Without altering anything, output the material below.

(Records with modeling code)
○ ○ ○ ○ ○ ○ ○
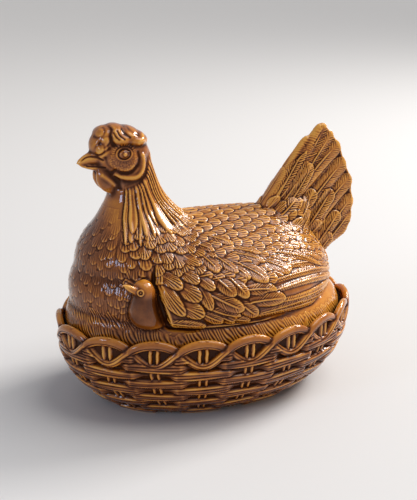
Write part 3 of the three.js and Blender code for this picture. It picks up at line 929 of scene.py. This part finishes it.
# rings of feathers that point down and away from the neck, over breast and shoulders
def carveBreast(carving):
    s = breastLook
    turns = np.linspace(-pi, pi, 97)[:-1]
    paths = np.zeros((s["rows"] + 1, len(turns), 3))
    for i, turn in enumerate(turns):
        path = []
        for rise in np.linspace(1.25, -1.0, 150):
            flat = cos(rise)
            towards = np.array([cos(turn) * flat, sin(turn) * flat, sin(rise)])
            path.append(carving.meet(np.array(s["middle"]) + towards * 260, -towards))
        path = np.array(path)
        path = path[path[:, 2] < 163 + 3 * ramp(0.25, 1, -cos(turn)) + 3 * cos(turn)]
        run = pathRun(path)
        at = np.arange(s["rows"] + 1) * s["pitch"]
        paths[:, i] = pathPoint(at, run, path)
        paths[at > run[-1] + 4, i] = np.nan
    for row in reversed(range(s["rows"])):
        closed, lowerRow = (np.concatenate([ring, ring[:1]]) for ring in paths[row:row + 2])
        run = pathRun(closed, 3.0)
        count = max(int(run[-1] / s["across"]), 6)
        for k in range(count):
            at = (k + 0.5 * (row % 2) + 0.22 * sin(k * 2.4 + row * 1.7)) / count * run[-1] % run[-1]
            i = min(int(np.searchsorted(run, at, side="right")) - 1, len(turns) - 1)
            share = (at - run[i]) / max(run[i + 1] - run[i], 1e-6)
            root, lower = (ring[i] * (1 - share) + ring[i + 1] * share for ring in (closed, lowerRow))
            if not np.isfinite([root, lower]).all():
                continue
            tip = root + unitVector(lower - root) * (s["length"] + 1.5 * sin(k * 3.1 + row))
            if tip[2] < 85 or root[0] > -24 or (root[0] > -64 and root[2] < 124):
                continue
            shoulder = ramp(-82, -62, root[0])
            lift = s["lift"] * (1 - 0.35 * ramp(-76, -100, root[0])) + 1 * shoulder
            lift = lift * (0.45 + 0.55 * ramp(164, 146, root[2]))
            width = s["width"] + 2.2 * shoulder + 0.8 * sin(k * 1.9 + row * 2.3)
            carving.feather(root, tip, width, lift, "fan" if root[0] > -68 else "scale")


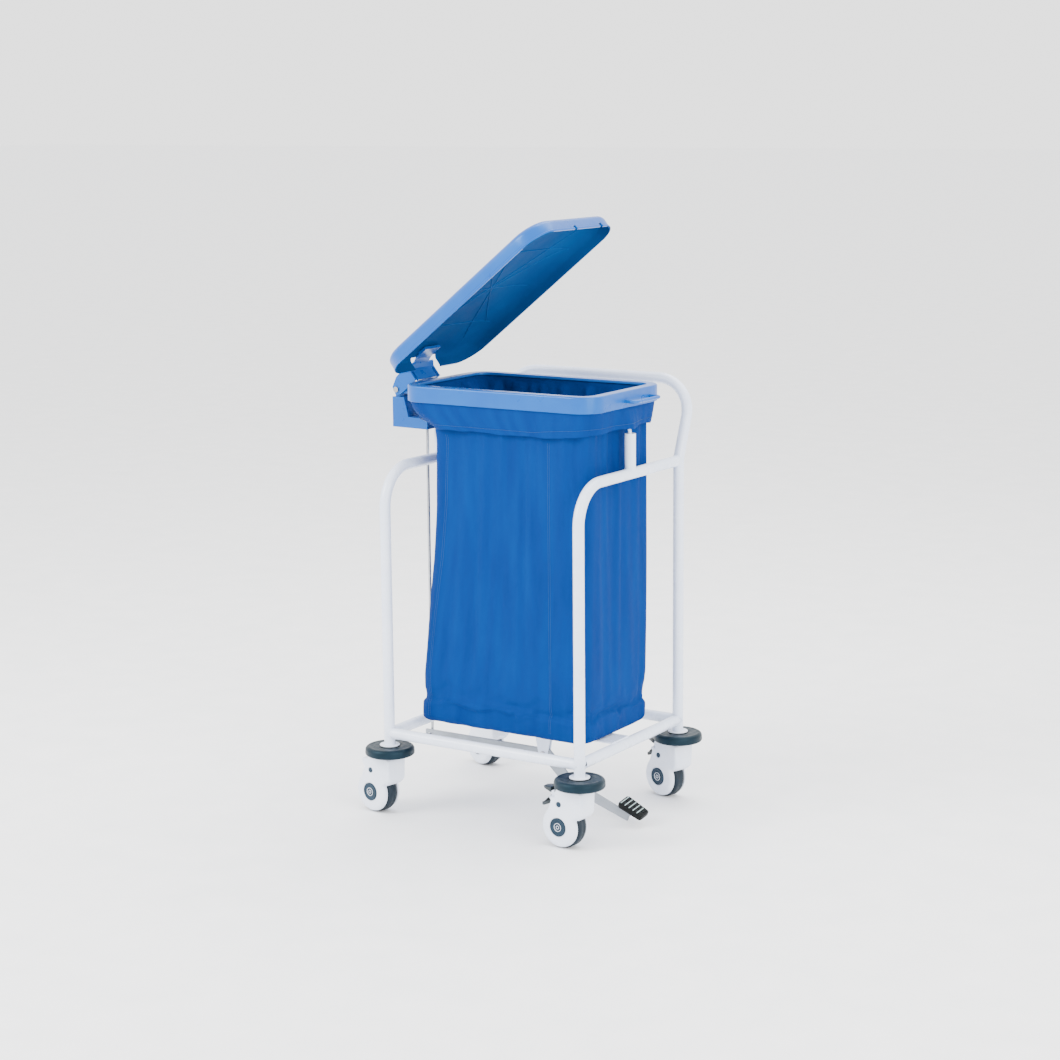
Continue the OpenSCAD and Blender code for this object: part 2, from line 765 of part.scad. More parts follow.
caster_shroud(RL, false);  // rear_left_shroud
bearing_ring(RL);  // rear_left_bearing_ring
axle(RL);  // rear_left_axle
hub_caps(RL);  // rear_left_hub_caps
tyre(RL);  // rear_left_tyre
wheel_core(RL);  // rear_left_wheel_core
brake_lever(FR);  // front_right_brake_lever
brake_pin(FR);  // front_right_brake_pin
brake_lever(RR);  // rear_right_brake_lever
brake_pin(RR);  // rear_right_brake_pin
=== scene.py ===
"""Looks of a hospital linen trolley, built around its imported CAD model.

Shapes are worked out in millimetres about the point on the floor midway between the legs,
and turned into the frame's metres when a piece is made.
"""
import math

import bmesh
import bpy
import numpy as np
from mathutils import Matrix, Vector, noise
from mathutils.bvhtree import BVHTree


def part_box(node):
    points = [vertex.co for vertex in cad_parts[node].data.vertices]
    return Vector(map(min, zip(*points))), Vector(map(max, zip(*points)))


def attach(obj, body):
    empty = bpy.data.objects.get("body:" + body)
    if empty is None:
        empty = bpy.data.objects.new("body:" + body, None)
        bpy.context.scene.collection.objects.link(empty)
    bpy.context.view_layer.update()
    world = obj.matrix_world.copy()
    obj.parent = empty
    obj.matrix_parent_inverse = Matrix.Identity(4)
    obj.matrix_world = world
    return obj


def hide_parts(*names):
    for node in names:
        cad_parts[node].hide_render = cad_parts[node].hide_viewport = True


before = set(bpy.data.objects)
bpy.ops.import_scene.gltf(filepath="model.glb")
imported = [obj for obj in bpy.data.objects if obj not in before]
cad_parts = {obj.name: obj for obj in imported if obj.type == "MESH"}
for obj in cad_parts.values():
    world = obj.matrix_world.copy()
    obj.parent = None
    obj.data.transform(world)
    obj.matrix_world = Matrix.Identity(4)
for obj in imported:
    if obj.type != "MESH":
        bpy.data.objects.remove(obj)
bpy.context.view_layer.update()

MM = 0.001


# ---------- places read from the frame ----------
def middle(node):
    low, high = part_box(node)
    return (low + high) / 2


def size(node):
    low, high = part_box(node)
    return (high - low) / MM


CENTRE = middle("leg_collars")
CENTRE.z = 0
HOME = Matrix.Translation(CENTRE) @ Matrix.Scale(MM, 4)


def top(node):
    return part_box(node)[1].z / MM


def about(node):
    """Middle of a node, in millimetres about the middle of the legs"""
    return (middle(node) - CENTRE) / MM


LEG_X = about("front_right_bumper").x
LEG_Y = -about("front_right_bumper").y
TUBE_R = size("front_base_rail").z / 2
RAIL_Z = about("front_base_rail").z
SIDE_Z = top("left_side_tube") - TUBE_R
LEG_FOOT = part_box("left_side_tube")[0].z / MM
BAR_Z = top("handle_frame") - TUBE_R
BAR_Y = (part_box("handle_frame")[1].y - CENTRE.y) / MM - TUBE_R
RING_R = size("bag_ring").z / 2
RING_X = size("bag_ring").x / 2 - RING_R
RING_Y = size("bag_ring").y / 2 - RING_R
RING_Z = about("bag_ring").z
RING_BEND = 42
RIM_TOP = top("clamp_rim")
RIM_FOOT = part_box("clamp_rim")[0].z / MM
RIM_OFF = size("clamp_rim").y / 2 - RING_Y
PIN = about("hinge_pin")
LID_ANGLE = 38.5
SIDE_BEND = 88
LEAN_Z = 808
LEAN_BEND = 70
BAR_BEND = 90

# ---------- camera ----------
LENS = 78.97
SENSOR = 36
AZIMUTH = math.radians(32.69)
ELEVATION = math.radians(10.57)
ROLL = math.radians(-0.511)
DISTANCE = 5.2984
TARGET = CENTRE + Vector((-8.95, 0, 652.03)) * MM


def add_camera():
    data = bpy.data.cameras.new("camera")
    data.lens = LENS
    data.sensor_width = SENSOR
    camera = bpy.data.objects.new("camera", data)
    bpy.context.scene.collection.objects.link(camera)
    back = Vector((math.cos(ELEVATION) * math.sin(AZIMUTH),
                   -math.cos(ELEVATION) * math.cos(AZIMUTH), math.sin(ELEVATION)))
    level = Vector((math.cos(AZIMUTH), math.sin(AZIMUTH), 0))
    rise = back.cross(level)
    right = level * math.cos(ROLL) + rise * math.sin(ROLL)
    up = back.cross(right)
    turn = Matrix((right, up, back)).transposed().to_4x4()
    camera.matrix_world = Matrix.Translation(TARGET + back * DISTANCE) @ turn
    bpy.context.scene.camera = camera


# ---------- floor and light ----------
def rgb(red, green, blue):
    """Linear colour from the 0 to 255 values that a screen shows"""
    def linear(value):
        value /= 255
        return value / 12.92 if value <= 0.04045 else ((value + 0.055) / 1.055) ** 2.4
    return (linear(red), linear(green), linear(blue), 1)


def add_light(name, place, aim, power, width):
    data = bpy.data.lights.new(name, "AREA")
    data.energy = power
    data.size = width
    light = bpy.data.objects.new(name, data)
    bpy.context.scene.collection.objects.link(light)
    light.location = CENTRE + Vector(place)
    light.rotation_euler = (CENTRE + Vector(aim) - light.location).to_track_quat("-Z", "Y").to_euler()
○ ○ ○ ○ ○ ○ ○
**Finished exercise:**
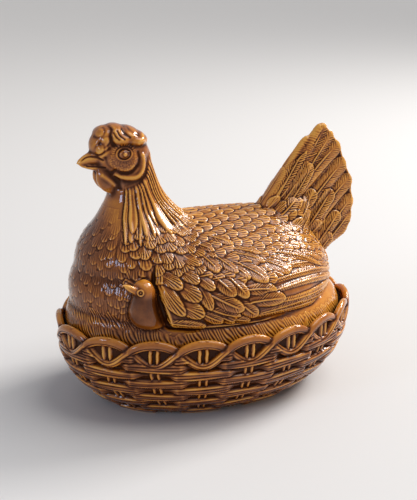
Write part 3 of the three.js and Blender code for this picture. It picks up at line 929 of scene.py. This part finishes it.
# rings of feathers that point down and away from the neck, over breast and shoulders
def carveBreast(carving):
    s = breastLook
    turns = np.linspace(-pi, pi, 97)[:-1]
    paths = np.zeros((s["rows"] + 1, len(turns), 3))
    for i, turn in enumerate(turns):
        path = []
        for rise in np.linspace(1.25, -1.0, 150):
            flat = cos(rise)
            towards = np.array([cos(turn) * flat, sin(turn) * flat, sin(rise)])
            path.append(carving.meet(np.array(s["middle"]) + towards * 260, -towards))
        path = np.array(path)
        path = path[path[:, 2] < 163 + 3 * ramp(0.25, 1, -cos(turn)) + 3 * cos(turn)]
        run = pathRun(path)
        at = np.arange(s["rows"] + 1) * s["pitch"]
        paths[:, i] = pathPoint(at, run, path)
        paths[at > run[-1] + 4, i] = np.nan
    for row in reversed(range(s["rows"])):
        closed, lowerRow = (np.concatenate([ring, ring[:1]]) for ring in paths[row:row + 2])
        run = pathRun(closed, 3.0)
        count = max(int(run[-1] / s["across"]), 6)
        for k in range(count):
            at = (k + 0.5 * (row % 2) + 0.22 * sin(k * 2.4 + row * 1.7)) / count * run[-1] % run[-1]
            i = min(int(np.searchsorted(run, at, side="right")) - 1, len(turns) - 1)
            share = (at - run[i]) / max(run[i + 1] - run[i], 1e-6)
            root, lower = (ring[i] * (1 - share) + ring[i + 1] * share for ring in (closed, lowerRow))
            if not np.isfinite([root, lower]).all():
                continue
            tip = root + unitVector(lower - root) * (s["length"] + 1.5 * sin(k * 3.1 + row))
            if tip[2] < 85 or root[0] > -24 or (root[0] > -64 and root[2] < 124):
                continue
            shoulder = ramp(-82, -62, root[0])
            lift = s["lift"] * (1 - 0.35 * ramp(-76, -100, root[0])) + 1 * shoulder
            lift = lift * (0.45 + 0.55 * ramp(164, 146, root[2]))
            width = s["width"] + 2.2 * shoulder + 0.8 * sin(k * 1.9 + row * 2.3)
            carving.feather(root, tip, width, lift, "fan" if root[0] > -68 else "scale")


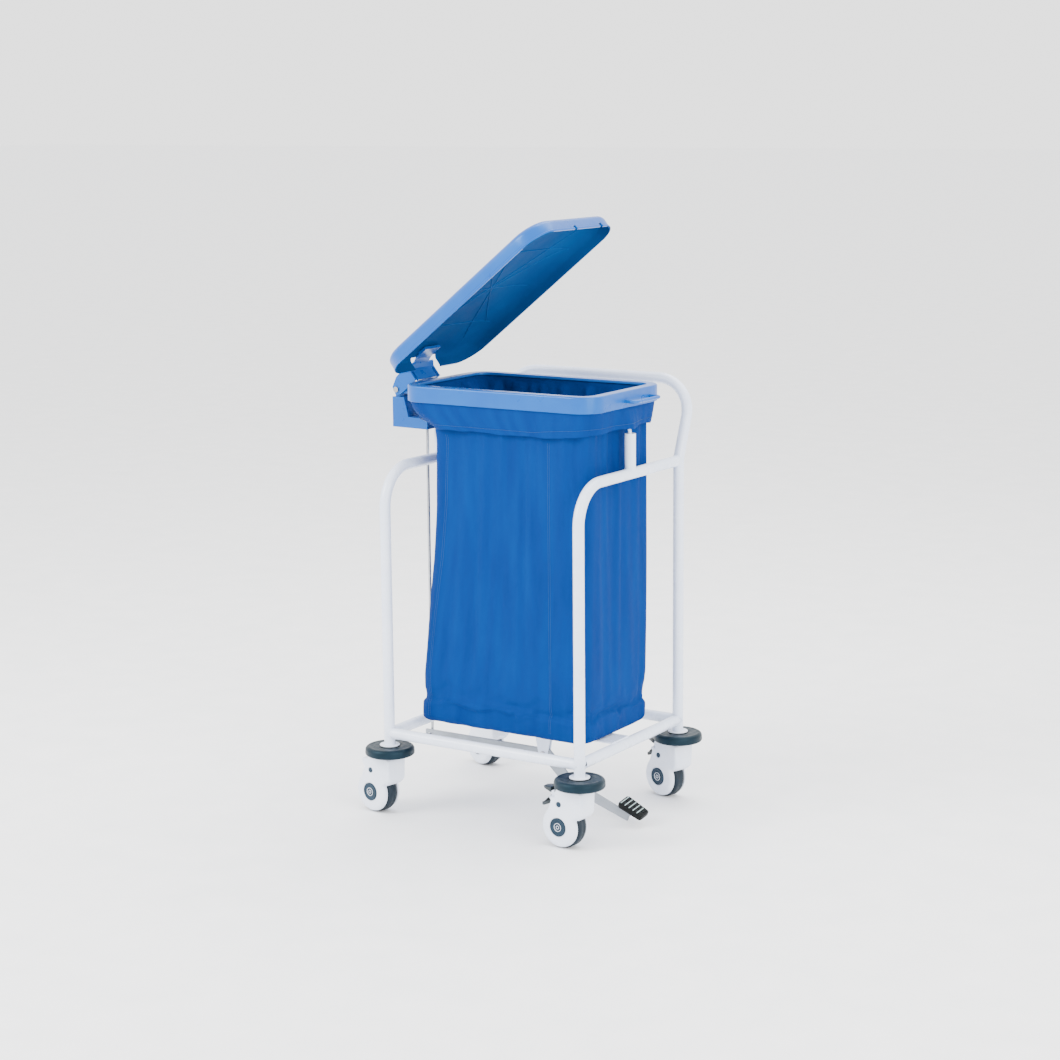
Continue the OpenSCAD and Blender code for this object: part 2, from line 765 of part.scad. More parts follow.
caster_shroud(RL, false);  // rear_left_shroud
bearing_ring(RL);  // rear_left_bearing_ring
axle(RL);  // rear_left_axle
hub_caps(RL);  // rear_left_hub_caps
tyre(RL);  // rear_left_tyre
wheel_core(RL);  // rear_left_wheel_core
brake_lever(FR);  // front_right_brake_lever
brake_pin(FR);  // front_right_brake_pin
brake_lever(RR);  // rear_right_brake_lever
brake_pin(RR);  // rear_right_brake_pin
=== scene.py ===
"""Looks of a hospital linen trolley, built around its imported CAD model.

Shapes are worked out in millimetres about the point on the floor midway between the legs,
and turned into the frame's metres when a piece is made.
"""
import math

import bmesh
import bpy
import numpy as np
from mathutils import Matrix, Vector, noise
from mathutils.bvhtree import BVHTree


def part_box(node):
    points = [vertex.co for vertex in cad_parts[node].data.vertices]
    return Vector(map(min, zip(*points))), Vector(map(max, zip(*points)))


def attach(obj, body):
    empty = bpy.data.objects.get("body:" + body)
    if empty is None:
        empty = bpy.data.objects.new("body:" + body, None)
        bpy.context.scene.collection.objects.link(empty)
    bpy.context.view_layer.update()
    world = obj.matrix_world.copy()
    obj.parent = empty
    obj.matrix_parent_inverse = Matrix.Identity(4)
    obj.matrix_world = world
    return obj


def hide_parts(*names):
    for node in names:
        cad_parts[node].hide_render = cad_parts[node].hide_viewport = True


before = set(bpy.data.objects)
bpy.ops.import_scene.gltf(filepath="model.glb")
imported = [obj for obj in bpy.data.objects if obj not in before]
cad_parts = {obj.name: obj for obj in imported if obj.type == "MESH"}
for obj in cad_parts.values():
    world = obj.matrix_world.copy()
    obj.parent = None
    obj.data.transform(world)
    obj.matrix_world = Matrix.Identity(4)
for obj in imported:
    if obj.type != "MESH":
        bpy.data.objects.remove(obj)
bpy.context.view_layer.update()

MM = 0.001


# ---------- places read from the frame ----------
def middle(node):
    low, high = part_box(node)
    return (low + high) / 2


def size(node):
    low, high = part_box(node)
    return (high - low) / MM


CENTRE = middle("leg_collars")
CENTRE.z = 0
HOME = Matrix.Translation(CENTRE) @ Matrix.Scale(MM, 4)


def top(node):
    return part_box(node)[1].z / MM


def about(node):
    """Middle of a node, in millimetres about the middle of the legs"""
    return (middle(node) - CENTRE) / MM


LEG_X = about("front_right_bumper").x
LEG_Y = -about("front_right_bumper").y
TUBE_R = size("front_base_rail").z / 2
RAIL_Z = about("front_base_rail").z
SIDE_Z = top("left_side_tube") - TUBE_R
LEG_FOOT = part_box("left_side_tube")[0].z / MM
BAR_Z = top("handle_frame") - TUBE_R
BAR_Y = (part_box("handle_frame")[1].y - CENTRE.y) / MM - TUBE_R
RING_R = size("bag_ring").z / 2
RING_X = size("bag_ring").x / 2 - RING_R
RING_Y = size("bag_ring").y / 2 - RING_R
RING_Z = about("bag_ring").z
RING_BEND = 42
RIM_TOP = top("clamp_rim")
RIM_FOOT = part_box("clamp_rim")[0].z / MM
RIM_OFF = size("clamp_rim").y / 2 - RING_Y
PIN = about("hinge_pin")
LID_ANGLE = 38.5
SIDE_BEND = 88
LEAN_Z = 808
LEAN_BEND = 70
BAR_BEND = 90

# ---------- camera ----------
LENS = 78.97
SENSOR = 36
AZIMUTH = math.radians(32.69)
ELEVATION = math.radians(10.57)
ROLL = math.radians(-0.511)
DISTANCE = 5.2984
TARGET = CENTRE + Vector((-8.95, 0, 652.03)) * MM


def add_camera():
    data = bpy.data.cameras.new("camera")
    data.lens = LENS
    data.sensor_width = SENSOR
    camera = bpy.data.objects.new("camera", data)
    bpy.context.scene.collection.objects.link(camera)
    back = Vector((math.cos(ELEVATION) * math.sin(AZIMUTH),
                   -math.cos(ELEVATION) * math.cos(AZIMUTH), math.sin(ELEVATION)))
    level = Vector((math.cos(AZIMUTH), math.sin(AZIMUTH), 0))
    rise = back.cross(level)
    right = level * math.cos(ROLL) + rise * math.sin(ROLL)
    up = back.cross(right)
    turn = Matrix((right, up, back)).transposed().to_4x4()
    camera.matrix_world = Matrix.Translation(TARGET + back * DISTANCE) @ turn
    bpy.context.scene.camera = camera


# ---------- floor and light ----------
def rgb(red, green, blue):
    """Linear colour from the 0 to 255 values that a screen shows"""
    def linear(value):
        value /= 255
        return value / 12.92 if value <= 0.04045 else ((value + 0.055) / 1.055) ** 2.4
    return (linear(red), linear(green), linear(blue), 1)


def add_light(name, place, aim, power, width):
    data = bpy.data.lights.new(name, "AREA")
    data.energy = power
    data.size = width
    light = bpy.data.objects.new(name, data)
    bpy.context.scene.collection.objects.link(light)
    light.location = CENTRE + Vector(place)
    light.rotation_euler = (CENTRE + Vector(aim) - light.location).to_track_quat("-Z", "Y").to_euler()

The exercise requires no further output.